If a secret is revealed, the person who has confided it to another is to be blamed.

(82.)Nicander converses with Eliza about the gentle and courteous way in which he lived with his wife from the day of their marriage to the hour of her death; he had already said how sorry he was he had no children by her, and he now repeats it; he talks of the houses he has in town, and then of an estate he has in the country; he calculates what it brings him in, draws a plan of the buildings, describes its situation, expatiates on the conveniency of the apartments as well as on the richness and elegance of the furniture; he assures her he loves good cheer and fine horses and carriages, and complains that his late wife did not care much for play and company. “You are so wealthy,” said one of his friends to him, “why do you not buy some official post, or why not a certain piece of ground which would enlarge your estate?” “People think I am richer than I really am,” replies Nicander.

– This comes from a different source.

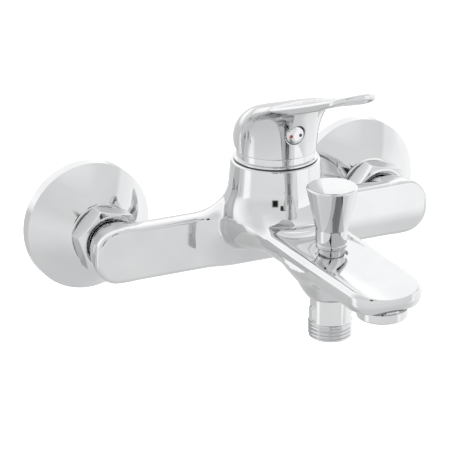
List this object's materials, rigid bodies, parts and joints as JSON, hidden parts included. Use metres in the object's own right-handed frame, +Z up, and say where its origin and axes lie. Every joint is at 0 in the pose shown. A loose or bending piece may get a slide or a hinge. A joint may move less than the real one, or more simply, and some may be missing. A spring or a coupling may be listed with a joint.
{
  "type": "wall mounted bath faucet",
  "caption": "Wall mounted bath and shower mixer with a single lever, a pull-up diverter, a flat spout and a threaded hose outlet below.",
  "frame": {"origin": "on the wall plane, midway between the two inlet axes", "axes": "+X to the right seen from the front, +Y into the wall, +Z up; the spout points along -Y"},
  "size_m": [0.215, 0.2025, 0.1313],
  "materials": {
    "chrome": "polished chrome plating on brass or zinc",
    "raw_brass": "machined brass, unplated",
    "steel": "stainless steel",
    "rubber": "black nitrile rubber",
    "cartridge_plastic": "off-white acetal",
    "ceramic": "lapped alumina ceramic",
    "aerator_plastic": "grey acetal",
    "hot_red": "glossy red enamel",
    "cold_blue": "glossy dark blue enamel"
  },
  "bodies": {
    "fixture": {"escutcheon_left": "chrome", "union_nut_left": "chrome", "eccentric_union_left": "raw_brass", "inlet_nipple_left": "chrome", "inlet_gasket_left": "rubber", "inlet_screen_left": "steel", "escutcheon_right": "chrome", "union_nut_right": "chrome", "eccentric_union_right": "raw_brass", "inlet_nipple_right": "chrome", "inlet_gasket_right": "rubber", "inlet_screen_right": "steel", "valve_body": "chrome", "dome_cover": "chrome", "hose_outlet": "chrome", "aerator_housing": "chrome", "cartridge_nut": "raw_brass", "diverter_bonnet": "chrome", "diverter_spring": "steel", "aerator_screen": "steel", "port_seals": "rubber", "cover_seal": "rubber", "stem_o_ring": "rubber", "outlet_o_ring": "rubber", "aerator_gasket": "rubber", "cartridge_housing": "cartridge_plastic", "cartridge_base": "cartridge_plastic", "fixed_disc": "ceramic", "aerator_insert": "aerator_plastic"},
    "swivel": {"swivel_carrier": "cartridge_plastic", "pivot_pin": "steel"},
    "lever": {"spindle": "steel", "handle": "chrome", "handle_set_screw": "steel", "index_plug": "chrome", "hot_mark": "hot_red", "cold_mark": "cold_blue"},
    "disc": {"disc_carrier": "cartridge_plastic", "moving_disc": "ceramic"},
    "diverter": {"diverter_knob": "chrome", "diverter_stem": "steel", "diverter_plug": "raw_brass", "lower_plug_washer": "rubber", "upper_plug_washer": "rubber"}
  },
  "joints": [
    {"name": "temperature", "type": "hinge", "parent": "fixture", "child": "swivel", "pos_m": [0, -0.0614, 0.043], "axis": [0, 0, 1], "range_deg": [-50, 50]},
    {"name": "flow", "type": "hinge", "parent": "swivel", "child": "lever", "pos_m": [0, -0.0614, 0.043], "axis": [-1, 0, 0], "range_deg": [0, 20]},
    {"name": "disc_slide", "type": "slide", "parent": "swivel", "child": "disc", "axis": [0, -1, 0], "range_m": [0, 0.0071]},
    {"name": "diverter_pull", "type": "slide", "parent": "fixture", "child": "diverter", "axis": [0, 0, 1], "range_m": [0, 0.0079], "stiffness_N_per_m": 150, "springref_m": -0.01, "deforming": ["diverter_spring"]}
  ],
  "couplings": [
    {"joint": "disc_slide", "follows": "flow", "m_per_rad": 0.0202}
  ]
}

He neither forgets his birth nor his relatives, and speaks of his cousin, the superintendent of finances, or of his kinswoman, the Lord Chancellor’s wife. He informs Eliza how discontented he has become with his nearest relatives, and even with his heirs. “Am I wrong, and have I any cause for doing them good?” he asks her, and desires her to give her opinion. He then intimates that he is in a weak and wretched state of health, and speaks of the vault where he wishes to be interred. He insinuates himself, and fawns on all those who visit the lady he courts. But Eliza has not courage enough to grow rich at the cost of being his wife. Whilst he is thus conversing with her a military man is introduced, and by his mere presence defeats all the plans of the worthy citizen, who gets up disappointed and vexed, and goes somewhere else to say that he wishes to marry for the second time.

(83.)Wise men sometimes avoid the world, that they may not be surfeited with it.